The teacher was explaining to her 2nd grade class the significance of Memorial Day, and they were preparing some songs and stories to put on a little show for their parents. At one point the teacher pointed to the American flag and asked, "Does anyone know what flag this is?" A little girl called out, "That's the flag of our country!" "Very good!" the teacher said. "And what is the name of our country?" Confidently, the girl said, "Tis of thee."

Good Analogy

A local laboratory employed a licensed boat captain to man its research vessel. Reportedly, the captain couldn't swim. A newcomer, learning of this, approached him about it.  "Is it true?" the newcomer asked incredulously. "You, a boat captain, can't swim?"  "No I can't," the captain replied. "Can pilots fly?"

Refrigerator Girl

A young woman is visiting her parents. While helping her mother fix dinner, she opens the refrigerator. On the inside of the door, she sees a spicy picture of a lovely, slender, perfectly built young woman. "What's this about, Mom?" she asks.  "Oh, I put that up there to remind me not to overeat," the mother answers.  "Is it working?" her daughter asks.  "Yes and no," her mom replies. "I've lost 15 pounds, but your dad has gained 20."

Telling Tails

A woman was working in her yard with the weed whacker, when she accidentally cut off the tail of her cat.
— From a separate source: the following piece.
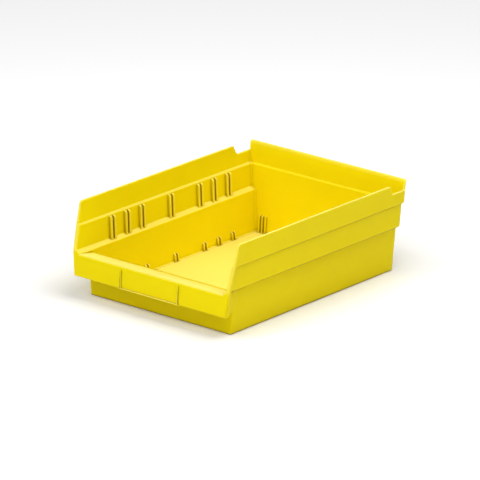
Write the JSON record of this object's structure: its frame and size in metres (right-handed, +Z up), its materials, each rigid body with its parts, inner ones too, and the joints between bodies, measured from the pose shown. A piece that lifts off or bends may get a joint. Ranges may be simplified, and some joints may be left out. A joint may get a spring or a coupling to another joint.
{
  "type": "nesting shelf bin",
  "caption": "Open-top hopper-front shelf bin in yellow plastic with stepped drafted walls, divider slots, a label lip at the front and a hang lip at the back",
  "frame": {"origin": "middle of the base, on the plane the bin stands on", "axes": "+X to the right seen from the open front, +Y from the front lip to the back wall, +Z up"},
  "size_m": [0.2126, 0.2954, 0.1016],
  "materials": {
    "bin_plastic": "moulded polypropylene with a satin sheen, yellow through and through"
  },
  "bodies": {
    "root": {"floor_panel": "bin_plastic", "front_wall": "bin_plastic", "front_lip": "bin_plastic", "label_holder": "bin_plastic", "back_wall_lower": "bin_plastic", "back_wall_upper": "bin_plastic", "rear_hang_lip": "bin_plastic", "right_lower_tier": "bin_plastic", "left_lower_tier": "bin_plastic", "right_middle_tier": "bin_plastic", "left_middle_tier": "bin_plastic", "right_upper_tier": "bin_plastic", "left_upper_tier": "bin_plastic", "right_divider_ribs": "bin_plastic", "left_divider_ribs": "bin_plastic", "right_lip_end_cap": "bin_plastic", "left_lip_end_cap": "bin_plastic"}
  },
  "joints": []
}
She ran screaming into the house, and told her husband, wondering what to do. He replied calmly, "Get the cat and the tail, and we'll take them to Wal-Mart." She was incredulous. "How could that possibly help?" she asked. "Well," he replied, "they are the world's largest retailer."

Baby Thoughts

What your baby would tell you if he or she could talk:
·        There's no point in teaching me to say "mama" or "dada." My first word is going to be "hat."
·        I know where the remote control is, but it'll cost you.
·        I've told you twenty times what a duck says. If you can't remember, I'm not telling you again.
·        There is no question that I can cry longer than you can listen.
·        I'm not just wildly throwing my food. I'm exploring the laws of gravity, estimating mass and testing wind velocity.
·        If you wanted a good sleeper, you should have gotten a cat.
·        Who is that baby in the mirror you keep asking me about?
·        If my bottom is so cute, why is someone always trying to cover it up?

Waiting

Doctor:  Nurse, how is that little boy doing, the one who swallowed ten quarters?
Nurse:  No change yet.

McDonald’s

A mom was driving her 5-year-old son to McDonald's one day and they passed a car accident. Whenever the mom saw something like that, she would always say a prayer for those who might be hurt, so she pointed and said to her son, "We should pray."  From the back seat, she heard his earnest request: "Please, God, don't let those cars block the entrance to McDonald's."

Dude Ranch

A couple from the city went to a Dude Ranch while in Texas.  The cowboy preparing the horses asked if she wanted a Western or English saddle, and she asked what the difference was.  He told her one had a horn and one didn't.  She replied, "The one without the horn is fine. I don't expect we'll run into too much traffic."

Today’s Thought

Etc.: An abbreviation to make others think you know more than you actually do.